Input records:
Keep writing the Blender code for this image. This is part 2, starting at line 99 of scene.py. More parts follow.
==
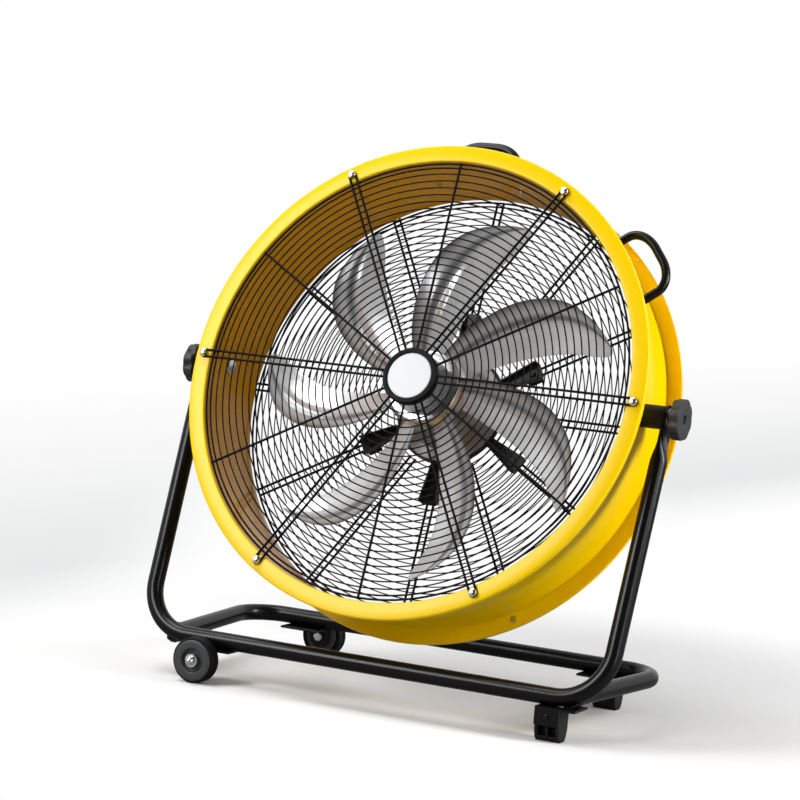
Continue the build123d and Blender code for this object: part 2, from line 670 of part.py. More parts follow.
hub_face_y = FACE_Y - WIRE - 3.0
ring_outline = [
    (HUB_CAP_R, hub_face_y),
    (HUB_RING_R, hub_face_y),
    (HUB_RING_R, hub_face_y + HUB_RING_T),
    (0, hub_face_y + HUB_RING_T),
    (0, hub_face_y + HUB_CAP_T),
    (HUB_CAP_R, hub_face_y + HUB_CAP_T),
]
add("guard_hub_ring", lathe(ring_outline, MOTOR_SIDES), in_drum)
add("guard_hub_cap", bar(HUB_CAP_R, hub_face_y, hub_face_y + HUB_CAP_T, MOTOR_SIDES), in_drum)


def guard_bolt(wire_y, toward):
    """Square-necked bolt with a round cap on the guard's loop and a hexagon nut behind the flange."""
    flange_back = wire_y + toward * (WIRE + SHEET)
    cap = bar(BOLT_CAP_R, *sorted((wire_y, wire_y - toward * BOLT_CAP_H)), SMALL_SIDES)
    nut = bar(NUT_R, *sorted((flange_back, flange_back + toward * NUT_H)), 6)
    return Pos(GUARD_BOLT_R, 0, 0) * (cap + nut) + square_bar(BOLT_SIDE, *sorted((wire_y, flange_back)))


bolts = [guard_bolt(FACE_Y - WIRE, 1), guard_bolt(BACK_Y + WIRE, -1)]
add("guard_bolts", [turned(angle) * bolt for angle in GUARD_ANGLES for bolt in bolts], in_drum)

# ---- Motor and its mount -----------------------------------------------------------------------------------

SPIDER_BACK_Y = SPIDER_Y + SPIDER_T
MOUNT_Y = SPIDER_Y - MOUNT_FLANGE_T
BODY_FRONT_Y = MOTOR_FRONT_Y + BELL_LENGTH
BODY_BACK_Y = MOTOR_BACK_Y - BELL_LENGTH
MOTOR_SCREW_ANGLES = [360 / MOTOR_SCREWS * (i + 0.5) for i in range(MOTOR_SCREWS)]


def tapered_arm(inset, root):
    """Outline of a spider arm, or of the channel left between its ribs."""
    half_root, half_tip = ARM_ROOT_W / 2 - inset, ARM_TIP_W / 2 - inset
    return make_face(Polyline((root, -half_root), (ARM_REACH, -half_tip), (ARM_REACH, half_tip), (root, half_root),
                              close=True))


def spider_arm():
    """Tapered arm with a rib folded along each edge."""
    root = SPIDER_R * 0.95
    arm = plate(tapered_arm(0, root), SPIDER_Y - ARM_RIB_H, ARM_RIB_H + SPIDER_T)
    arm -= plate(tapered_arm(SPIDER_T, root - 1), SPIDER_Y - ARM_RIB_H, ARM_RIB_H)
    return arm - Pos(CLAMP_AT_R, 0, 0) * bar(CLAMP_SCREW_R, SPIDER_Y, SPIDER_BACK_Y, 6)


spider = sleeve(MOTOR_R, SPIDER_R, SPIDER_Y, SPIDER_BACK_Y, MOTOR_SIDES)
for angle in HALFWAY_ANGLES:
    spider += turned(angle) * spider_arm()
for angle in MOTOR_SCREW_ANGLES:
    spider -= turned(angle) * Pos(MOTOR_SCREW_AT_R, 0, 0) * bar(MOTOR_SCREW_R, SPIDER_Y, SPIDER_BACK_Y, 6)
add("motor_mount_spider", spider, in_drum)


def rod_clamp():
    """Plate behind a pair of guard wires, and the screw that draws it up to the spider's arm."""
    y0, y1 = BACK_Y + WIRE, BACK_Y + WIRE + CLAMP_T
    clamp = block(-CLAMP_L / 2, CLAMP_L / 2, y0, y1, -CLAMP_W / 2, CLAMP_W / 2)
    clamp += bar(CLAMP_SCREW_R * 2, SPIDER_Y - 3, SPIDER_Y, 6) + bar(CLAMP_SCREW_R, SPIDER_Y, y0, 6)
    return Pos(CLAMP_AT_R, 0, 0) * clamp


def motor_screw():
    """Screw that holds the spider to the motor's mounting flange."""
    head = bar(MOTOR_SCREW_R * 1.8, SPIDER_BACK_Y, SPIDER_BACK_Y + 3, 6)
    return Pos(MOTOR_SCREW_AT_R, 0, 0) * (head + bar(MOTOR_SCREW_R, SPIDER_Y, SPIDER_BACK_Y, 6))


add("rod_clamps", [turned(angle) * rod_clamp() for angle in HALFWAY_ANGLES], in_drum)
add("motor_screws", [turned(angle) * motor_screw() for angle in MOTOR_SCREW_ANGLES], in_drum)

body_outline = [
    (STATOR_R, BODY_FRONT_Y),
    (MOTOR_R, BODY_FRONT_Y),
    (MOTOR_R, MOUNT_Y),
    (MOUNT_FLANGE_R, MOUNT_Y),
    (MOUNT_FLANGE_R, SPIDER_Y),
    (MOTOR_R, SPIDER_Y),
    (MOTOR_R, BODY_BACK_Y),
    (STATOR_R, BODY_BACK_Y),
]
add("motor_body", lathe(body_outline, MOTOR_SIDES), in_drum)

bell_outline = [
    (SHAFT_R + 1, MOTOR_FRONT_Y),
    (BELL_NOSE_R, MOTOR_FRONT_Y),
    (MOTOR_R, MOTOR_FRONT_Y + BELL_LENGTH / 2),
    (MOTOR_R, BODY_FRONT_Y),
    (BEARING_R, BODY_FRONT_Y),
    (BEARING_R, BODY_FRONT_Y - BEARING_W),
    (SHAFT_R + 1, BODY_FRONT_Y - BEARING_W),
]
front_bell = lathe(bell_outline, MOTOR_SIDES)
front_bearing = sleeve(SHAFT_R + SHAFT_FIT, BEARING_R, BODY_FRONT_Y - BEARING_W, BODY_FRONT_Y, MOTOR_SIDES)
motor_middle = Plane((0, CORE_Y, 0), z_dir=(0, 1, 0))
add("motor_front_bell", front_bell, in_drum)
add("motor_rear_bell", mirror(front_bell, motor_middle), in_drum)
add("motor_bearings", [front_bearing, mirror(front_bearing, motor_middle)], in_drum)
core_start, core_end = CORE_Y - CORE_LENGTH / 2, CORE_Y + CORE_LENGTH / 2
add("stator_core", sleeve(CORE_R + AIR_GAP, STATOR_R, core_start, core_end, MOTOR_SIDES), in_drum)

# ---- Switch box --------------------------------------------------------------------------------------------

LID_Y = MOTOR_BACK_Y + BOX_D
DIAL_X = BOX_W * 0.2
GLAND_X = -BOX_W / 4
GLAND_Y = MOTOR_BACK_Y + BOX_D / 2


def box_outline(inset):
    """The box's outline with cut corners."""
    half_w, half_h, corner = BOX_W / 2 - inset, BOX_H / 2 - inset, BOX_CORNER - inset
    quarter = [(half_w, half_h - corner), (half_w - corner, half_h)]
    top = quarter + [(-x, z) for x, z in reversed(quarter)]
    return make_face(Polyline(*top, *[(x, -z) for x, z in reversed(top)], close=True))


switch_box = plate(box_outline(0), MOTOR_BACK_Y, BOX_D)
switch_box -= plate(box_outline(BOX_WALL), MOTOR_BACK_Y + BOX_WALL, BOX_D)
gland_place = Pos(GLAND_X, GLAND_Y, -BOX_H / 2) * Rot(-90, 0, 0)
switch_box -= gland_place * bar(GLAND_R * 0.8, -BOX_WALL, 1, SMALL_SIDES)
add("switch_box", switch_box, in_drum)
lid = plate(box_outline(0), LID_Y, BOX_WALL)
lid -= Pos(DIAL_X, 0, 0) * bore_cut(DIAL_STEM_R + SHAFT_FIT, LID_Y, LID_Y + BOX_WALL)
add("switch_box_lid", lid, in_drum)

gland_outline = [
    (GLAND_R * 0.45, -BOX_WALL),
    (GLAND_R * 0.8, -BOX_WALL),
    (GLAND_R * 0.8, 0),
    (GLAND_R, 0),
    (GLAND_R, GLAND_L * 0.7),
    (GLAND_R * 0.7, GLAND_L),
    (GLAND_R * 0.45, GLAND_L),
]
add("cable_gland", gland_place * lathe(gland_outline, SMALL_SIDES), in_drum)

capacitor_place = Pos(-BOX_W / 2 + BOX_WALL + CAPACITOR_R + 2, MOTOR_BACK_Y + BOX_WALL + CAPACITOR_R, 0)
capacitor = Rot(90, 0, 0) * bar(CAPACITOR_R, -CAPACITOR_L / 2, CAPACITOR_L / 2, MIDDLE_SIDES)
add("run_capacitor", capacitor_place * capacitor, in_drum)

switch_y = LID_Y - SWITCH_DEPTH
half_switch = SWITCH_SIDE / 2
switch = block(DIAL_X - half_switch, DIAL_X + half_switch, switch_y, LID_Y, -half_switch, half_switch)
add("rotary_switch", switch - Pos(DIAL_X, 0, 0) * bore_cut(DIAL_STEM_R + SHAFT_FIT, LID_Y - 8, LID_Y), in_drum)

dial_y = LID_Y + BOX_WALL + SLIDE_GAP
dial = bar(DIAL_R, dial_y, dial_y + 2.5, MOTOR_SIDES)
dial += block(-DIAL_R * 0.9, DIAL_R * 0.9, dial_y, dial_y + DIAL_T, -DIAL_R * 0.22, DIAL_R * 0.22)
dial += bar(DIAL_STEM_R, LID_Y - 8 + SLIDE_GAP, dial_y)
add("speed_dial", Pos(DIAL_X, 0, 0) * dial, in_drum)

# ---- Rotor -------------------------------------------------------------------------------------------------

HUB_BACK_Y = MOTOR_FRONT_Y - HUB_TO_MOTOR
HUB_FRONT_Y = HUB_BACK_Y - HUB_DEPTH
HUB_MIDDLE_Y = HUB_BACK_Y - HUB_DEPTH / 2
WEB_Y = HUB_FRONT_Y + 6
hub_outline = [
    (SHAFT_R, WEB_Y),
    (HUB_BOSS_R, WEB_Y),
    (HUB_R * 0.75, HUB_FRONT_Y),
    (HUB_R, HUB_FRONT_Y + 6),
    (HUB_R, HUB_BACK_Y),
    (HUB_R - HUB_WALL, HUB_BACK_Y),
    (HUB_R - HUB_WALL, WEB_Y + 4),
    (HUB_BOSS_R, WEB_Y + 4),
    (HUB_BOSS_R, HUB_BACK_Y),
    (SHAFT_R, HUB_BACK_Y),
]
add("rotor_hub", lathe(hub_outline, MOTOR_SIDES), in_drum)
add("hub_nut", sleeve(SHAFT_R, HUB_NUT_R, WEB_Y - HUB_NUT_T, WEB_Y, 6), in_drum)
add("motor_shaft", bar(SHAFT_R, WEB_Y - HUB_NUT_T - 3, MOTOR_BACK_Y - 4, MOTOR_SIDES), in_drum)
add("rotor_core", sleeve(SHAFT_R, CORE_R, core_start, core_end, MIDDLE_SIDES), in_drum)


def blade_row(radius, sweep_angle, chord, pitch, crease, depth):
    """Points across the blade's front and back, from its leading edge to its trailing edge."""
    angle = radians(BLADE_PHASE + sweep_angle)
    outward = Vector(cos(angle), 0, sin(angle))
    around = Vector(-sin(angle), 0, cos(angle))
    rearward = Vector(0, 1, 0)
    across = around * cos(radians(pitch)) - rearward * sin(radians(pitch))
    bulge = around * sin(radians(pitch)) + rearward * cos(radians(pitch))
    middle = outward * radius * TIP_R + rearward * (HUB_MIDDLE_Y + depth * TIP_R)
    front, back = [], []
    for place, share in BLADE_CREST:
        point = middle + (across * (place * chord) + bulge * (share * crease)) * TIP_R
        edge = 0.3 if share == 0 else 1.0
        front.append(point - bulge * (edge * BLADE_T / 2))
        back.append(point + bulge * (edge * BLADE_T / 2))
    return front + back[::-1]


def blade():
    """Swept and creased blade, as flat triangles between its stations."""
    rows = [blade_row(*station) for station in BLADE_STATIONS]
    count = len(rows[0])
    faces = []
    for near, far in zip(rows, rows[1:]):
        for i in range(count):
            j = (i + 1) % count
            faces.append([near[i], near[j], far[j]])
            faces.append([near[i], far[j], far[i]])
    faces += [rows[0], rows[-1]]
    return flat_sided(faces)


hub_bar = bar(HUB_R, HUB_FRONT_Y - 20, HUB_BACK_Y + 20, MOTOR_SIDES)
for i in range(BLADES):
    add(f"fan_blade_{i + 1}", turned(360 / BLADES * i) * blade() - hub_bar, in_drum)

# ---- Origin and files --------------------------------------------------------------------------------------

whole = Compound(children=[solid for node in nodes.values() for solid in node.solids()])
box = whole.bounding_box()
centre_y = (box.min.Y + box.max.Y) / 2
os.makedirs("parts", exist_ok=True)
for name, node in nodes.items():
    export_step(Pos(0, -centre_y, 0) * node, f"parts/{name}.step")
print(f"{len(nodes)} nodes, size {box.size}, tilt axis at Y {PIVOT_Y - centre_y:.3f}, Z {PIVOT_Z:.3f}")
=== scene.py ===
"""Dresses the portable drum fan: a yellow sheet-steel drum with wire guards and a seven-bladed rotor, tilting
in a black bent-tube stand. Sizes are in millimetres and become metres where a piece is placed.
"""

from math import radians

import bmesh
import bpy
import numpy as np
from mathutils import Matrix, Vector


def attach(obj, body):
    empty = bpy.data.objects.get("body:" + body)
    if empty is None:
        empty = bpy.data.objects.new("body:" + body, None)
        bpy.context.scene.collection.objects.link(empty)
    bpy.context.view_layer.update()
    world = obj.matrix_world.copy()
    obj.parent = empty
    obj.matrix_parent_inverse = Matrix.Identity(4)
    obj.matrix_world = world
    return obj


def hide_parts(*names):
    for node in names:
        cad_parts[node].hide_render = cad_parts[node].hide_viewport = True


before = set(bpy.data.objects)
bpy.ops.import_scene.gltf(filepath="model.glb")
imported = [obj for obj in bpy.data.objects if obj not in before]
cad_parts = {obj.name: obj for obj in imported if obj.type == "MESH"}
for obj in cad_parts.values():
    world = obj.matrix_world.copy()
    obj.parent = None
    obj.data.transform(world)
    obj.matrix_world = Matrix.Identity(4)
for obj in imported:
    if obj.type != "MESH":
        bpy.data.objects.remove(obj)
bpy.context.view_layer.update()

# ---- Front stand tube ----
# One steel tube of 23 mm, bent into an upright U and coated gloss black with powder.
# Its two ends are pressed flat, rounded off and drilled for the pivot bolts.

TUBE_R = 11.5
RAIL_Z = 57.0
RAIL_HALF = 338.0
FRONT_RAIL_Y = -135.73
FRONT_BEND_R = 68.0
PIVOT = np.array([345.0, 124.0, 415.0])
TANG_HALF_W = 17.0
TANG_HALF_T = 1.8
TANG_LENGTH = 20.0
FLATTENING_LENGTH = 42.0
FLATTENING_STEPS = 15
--
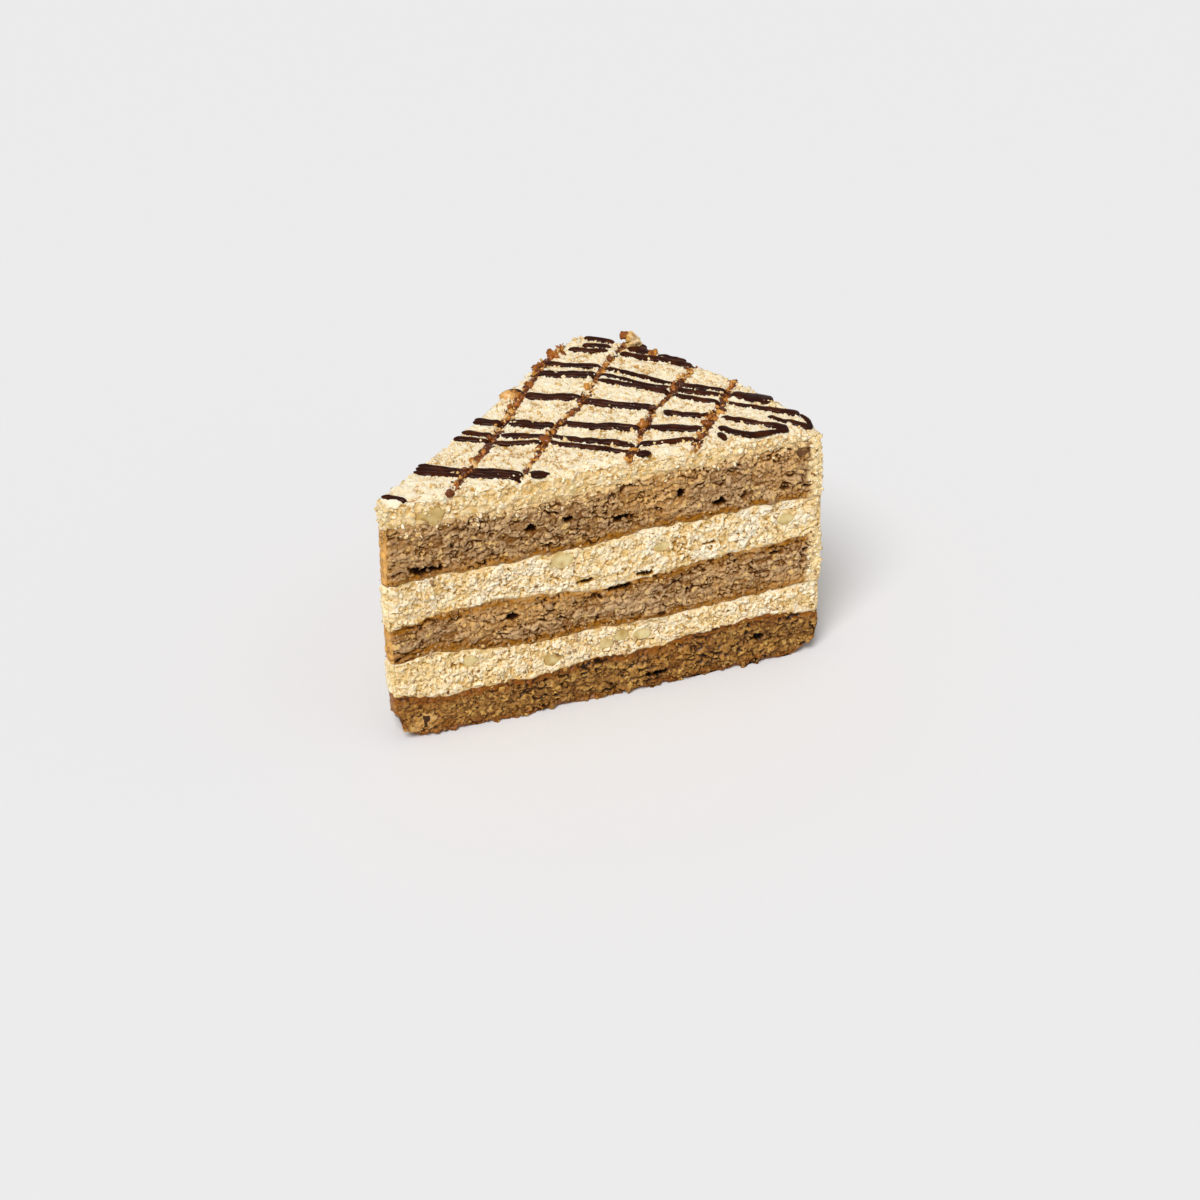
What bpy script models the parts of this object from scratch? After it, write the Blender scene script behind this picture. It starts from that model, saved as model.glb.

Stated exercise:
Each line from the one containing "# ---- Origin" through the one containing "FLATTENING_STEPS = 15" must be retyped exactly, the first and last of these included.

Result of the exercise:
# ---- Origin and files --------------------------------------------------------------------------------------

whole = Compound(children=[solid for node in nodes.values() for solid in node.solids()])
box = whole.bounding_box()
centre_y = (box.min.Y + box.max.Y) / 2
os.makedirs("parts", exist_ok=True)
for name, node in nodes.items():
    export_step(Pos(0, -centre_y, 0) * node, f"parts/{name}.step")
print(f"{len(nodes)} nodes, size {box.size}, tilt axis at Y {PIVOT_Y - centre_y:.3f}, Z {PIVOT_Z:.3f}")
=== scene.py ===
"""Dresses the portable drum fan: a yellow sheet-steel drum with wire guards and a seven-bladed rotor, tilting
in a black bent-tube stand. Sizes are in millimetres and become metres where a piece is placed.
"""

from math import radians

import bmesh
import bpy
import numpy as np
from mathutils import Matrix, Vector


def attach(obj, body):
    empty = bpy.data.objects.get("body:" + body)
    if empty is None:
        empty = bpy.data.objects.new("body:" + body, None)
        bpy.context.scene.collection.objects.link(empty)
    bpy.context.view_layer.update()
    world = obj.matrix_world.copy()
    obj.parent = empty
    obj.matrix_parent_inverse = Matrix.Identity(4)
    obj.matrix_world = world
    return obj


def hide_parts(*names):
    for node in names:
        cad_parts[node].hide_render = cad_parts[node].hide_viewport = True


before = set(bpy.data.objects)
bpy.ops.import_scene.gltf(filepath="model.glb")
imported = [obj for obj in bpy.data.objects if obj not in before]
cad_parts = {obj.name: obj for obj in imported if obj.type == "MESH"}
for obj in cad_parts.values():
    world = obj.matrix_world.copy()
    obj.parent = None
    obj.data.transform(world)
    obj.matrix_world = Matrix.Identity(4)
for obj in imported:
    if obj.type != "MESH":
        bpy.data.objects.remove(obj)
bpy.context.view_layer.update()

# ---- Front stand tube ----
# One steel tube of 23 mm, bent into an upright U and coated gloss black with powder.
# Its two ends are pressed flat, rounded off and drilled for the pivot bolts.

TUBE_R = 11.5
RAIL_Z = 57.0
RAIL_HALF = 338.0
FRONT_RAIL_Y = -135.73
FRONT_BEND_R = 68.0
PIVOT = np.array([345.0, 124.0, 415.0])
TANG_HALF_W = 17.0
TANG_HALF_T = 1.8
TANG_LENGTH = 20.0
FLATTENING_LENGTH = 42.0
FLATTENING_STEPS = 15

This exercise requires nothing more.